In addition the what-question is concerned with moving beyond the constraints of patterns and sets of categories considered inadequate to interaction with emerging conditions. In this sense it is associated with processes of creativity and innovation through which new objects and patterns are designed -- whether tangible objects (art or technology) or intangibles (including theories and aesthetic effects). This innovative aspect is significantly dependent on thinking "out-of-the-box", namely engaging in the kind of lateral thinking required to respond creatively to threats and opportunities. It is therefore to some degree associated with "new thinking" and enabling "paradigm shifts".
Given this focus of the what-question, it might be asked what relation this bears to the multiplicity of studies on light and radiation diffraction in terms of the hyperbolic umbilic catastrophe.

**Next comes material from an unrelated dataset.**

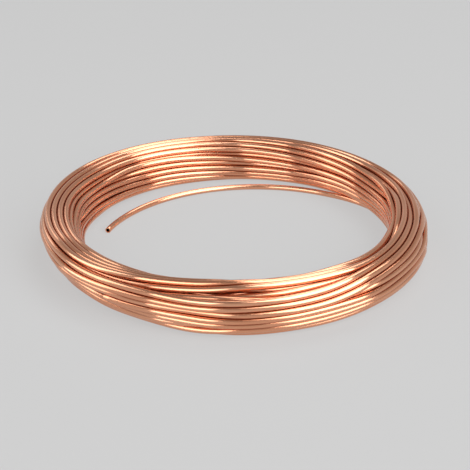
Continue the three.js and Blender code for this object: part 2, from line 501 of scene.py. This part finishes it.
def pattern(per_metre, detail):
    """Uneven marks over the skin of the tube, so many to a metre across it and along it."""
    stretch = nodes.new("ShaderNodeMapping")
    stretch.inputs["Scale"].default_value = per_metre
    noise = nodes.new("ShaderNodeTexNoise")
    noise.inputs["Scale"].default_value = 1.0
    noise.inputs["Detail"].default_value = detail
    links.new(attribute("wrap", "Vector"), stretch.inputs["Vector"])
    links.new(stretch.outputs["Vector"], noise.inputs["Vector"])
    return noise.outputs["Fac"]


def ranged(value, low, high, to_low, to_high):
    """The value's span from low to high, stretched to another span."""
    spread = nodes.new("ShaderNodeMapRange")
    spread.inputs["From Min"].default_value = low
    spread.inputs["From Max"].default_value = high
    spread.inputs["To Min"].default_value = to_low
    spread.inputs["To Max"].default_value = to_high
    links.new(value, spread.inputs["Value"])
    return spread.outputs["Result"]


def blended(share, one, other):
    """One tone going over to the other by this share."""
    mix = nodes.new("ShaderNodeMix")
    mix.data_type = "RGBA"
    links.new(share, mix.inputs["Factor"])
    sockets = [socket for socket in mix.inputs if socket.type == "RGBA"]
    for socket, colour in zip(sockets, (one, other)):
        if isinstance(colour, tuple):
            socket.default_value = colour
        else:
            links.new(colour, socket)
    return next(socket for socket in mix.outputs if socket.type == "RGBA")


slow_change = pattern(TONES_PER_METRE, 2.0)
draw_lines = pattern(DRAW_LINES_PER_METRE, 3.0)
tone = blended(ranged(slow_change, 0.35, 0.65, 0.0, 1.0), FRESH_COPPER, DULLED_COPPER)
# Painted shade: the copper goes over to dark brown in the grooves, where the next turn lies close.
tone = blended(attribute("groove_painted_shade", "Fac"), tone, GROOVE_PAINTED_SHADE)
links.new(tone, shader.inputs["Base Color"])
roughness = ranged(draw_lines, 0.3, 0.7, LEAST_ROUGHNESS, MOST_ROUGHNESS)
links.new(roughness, shader.inputs["Roughness"])
bump = nodes.new("ShaderNodeBump")
bump.inputs["Strength"].default_value = 0.15
bump.inputs["Distance"].default_value = DRAW_LINE_DEPTH
links.new(draw_lines, bump.inputs["Height"])
links.new(bump.outputs["Normal"], shader.inputs["Normal"])
tube_mesh.materials.clear()
tube_mesh.materials.append(copper)

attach(tube, "root")
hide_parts("copper_tube")

# Floor. A plain pale studio floor. The camera and the copper see most of it as lit evenly, and
# the rest of it takes the lamps' light and the coil's shadow.

FLOOR_SIZE = 24.0
FLOOR_GREY = (0.604, 0.604, 0.604, 1.0)
FLOOR_ROUGHNESS = 0.9
EVENLY_LIT_SHARE = 0.8

bpy.ops.mesh.primitive_plane_add(size=FLOOR_SIZE)
floor = bpy.context.object
floor.name = "floor"
paint = bpy.data.materials.new("floor_paint")
paint.use_nodes = True
nodes, links = paint.node_tree.nodes, paint.node_tree.links
matt = nodes["Principled BSDF"]
matt.inputs["Base Color"].default_value = FLOOR_GREY
matt.inputs["Roughness"].default_value = FLOOR_ROUGHNESS


def seen_directly(nodes, links):
    """One for what the camera, a reflection or a view through glass sees, zero otherwise."""
    path = nodes.new("ShaderNodeLightPath")
    seen = path.outputs["Is Camera Ray"]
    for ray in ("Is Glossy Ray", "Is Transmission Ray"):
        either = nodes.new("ShaderNodeMath")
        either.operation = "MAXIMUM"
        links.new(seen, either.inputs[0])
        links.new(path.outputs[ray], either.inputs[1])
        seen = either.outputs[0]
    return seen


glow = nodes.new("ShaderNodeEmission")
glow.inputs["Color"].default_value = FLOOR_GREY
share = nodes.new("ShaderNodeMath")
share.operation = "MULTIPLY"
share.inputs[1].default_value = EVENLY_LIT_SHARE
links.new(seen_directly(nodes, links), share.inputs[0])
mix = nodes.new("ShaderNodeMixShader")
links.new(share.outputs[0], mix.inputs["Fac"])
links.new(matt.outputs[0], mix.inputs[1])
links.new(glow.outputs[0], mix.inputs[2])
links.new(mix.outputs[0], nodes["Material Output"].inputs["Surface"])
floor.data.materials.append(paint)

# Lights. Soft boxes hang round the coil, facing its middle: a large one to the right, smaller
# ones to the left and in front, a slim one low behind, and one high above the back. Round them is
# a plain grey room, which the camera and the copper see and which hardly lights the floor.

SOFTBOX_DISTANCE = 3.2


def softbox(name, azimuth, elevation, width, height, brightness):
    """A soft box that faces the coil. In a mirror, a brightness of one would look white."""
    lamp = bpy.data.lights.new(name, "AREA")
    lamp.shape = "RECTANGLE"
    lamp.size, lamp.size_y = width, height
    lamp.energy = brightness * math.pi * width * height
    box = bpy.data.objects.new(name, lamp)
    turned, raised = math.radians(azimuth), math.radians(elevation)
    box.location = (
        SOFTBOX_DISTANCE * math.cos(raised) * math.cos(turned),
        SOFTBOX_DISTANCE * math.cos(raised) * math.sin(turned),
        SOFTBOX_DISTANCE * math.sin(raised),
    )
    box.rotation_euler = (math.pi / 2 - raised, 0.0, turned + math.pi / 2)
    bpy.context.scene.collection.objects.link(box)


softbox("right_softbox", azimuth=321, elevation=34, width=2.95, height=4.4, brightness=4.0)
softbox("left_softbox", azimuth=181, elevation=29, width=1.7, height=3.4, brightness=2.3)
softbox("front_softbox", azimuth=243, elevation=20, width=2.05, height=2.3, brightness=2.95)
softbox("back_softbox", azimuth=126, elevation=27, width=1.3, height=0.6, brightness=1.1)
softbox("top_softbox", azimuth=58, elevation=60, width=1.7, height=1.8, brightness=2.75)

BACKDROP_GREY = 0.6
BACKDROP_UP_TO = 0.1
CEILING_GREY = 0.3
CEILING_FROM = 0.8
FILL_GREY = 0.02

world = bpy.data.worlds.new("studio")
world.use_nodes = True
nodes, links = world.node_tree.nodes, world.node_tree.links
direction = nodes.new("ShaderNodeTexCoord")
height = nodes.new("ShaderNodeSeparateXYZ")
links.new(direction.outputs["Generated"], height.inputs["Vector"])
room = nodes.new("ShaderNodeMapRange")
room.inputs["From Min"].default_value = BACKDROP_UP_TO
room.inputs["From Max"].default_value = CEILING_FROM
room.inputs["To Min"].default_value = BACKDROP_GREY
room.inputs["To Max"].default_value = CEILING_GREY
links.new(height.outputs["Z"], room.inputs["Value"])
level = nodes.new("ShaderNodeMapRange")
level.inputs["To Min"].default_value = FILL_GREY
links.new(seen_directly(nodes, links), level.inputs["Value"])
links.new(room.outputs["Result"], level.inputs["To Max"])
links.new(level.outputs["Result"], nodes["Background"].inputs["Strength"])
nodes["Background"].inputs["Color"].default_value = (1, 1, 1, 1)
bpy.context.scene.world = world
bpy.context.scene.view_settings.view_transform = "Standard"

Yet, if the challenge of human understanding of a confusing reality (with "the light of knowledge") is compared with the considerable challenge of detecting patterns of order in a crystal using x-ray analysis, then the possibility of a degree of isomorphism between the pattern detection of the what-question and such light diffraction studies merits exploration. Depending on how information is understood as being distributed in knowledge space, the hyperbolic umbilic may prove to be a valuable means of deriving significance from it. It may actually serve to "throw light" on the matter. There is a case for understanding the significance of "information diffraction" patterns, and the emergence of disciplines as a consequence of "knowledge diffraction" patterns.
The geometry of the hyperbola basic to the catastrophe is interesting in relation to understanding of the challenging relationship of subject-object, question-answer, etc. It offers two perspectives, corresponding to the two focal points:
Different philosophies favour one or the other stance to different degrees, typically disparaging the other as ill-founded or illusory. The perspectives are oriented in completely opposite directions -- however complementary they may appear to others. The challenge lies in the nature of the relationship, defined by the geometry of the hyperbola, between features centred on one focal point and features centered on the other. Whether "objective" reality is considered primary and the "subjective" secondary (or "subjective" reality is considered primary and the "objective" derivative) is of less consequence than the relationship -- of reflection -- maintained between the two. The hyperbola also provides interesting geometry through which to explore the implications of a "shadow", understood in Jungian analysis as the dark, hidden side of the human psyche. In effect, whichever curve of the hyperbola is privileged, it is "shadowed" by complementary perceptions associated with the other.
The what-question can then be variously answered depending on the part of the geometry from which it is posed. Of great interest is the capacity of the hyperbola (and the hyperboloid) to function as a template interrelating polarized perspectives twisted in relation to each other (see below).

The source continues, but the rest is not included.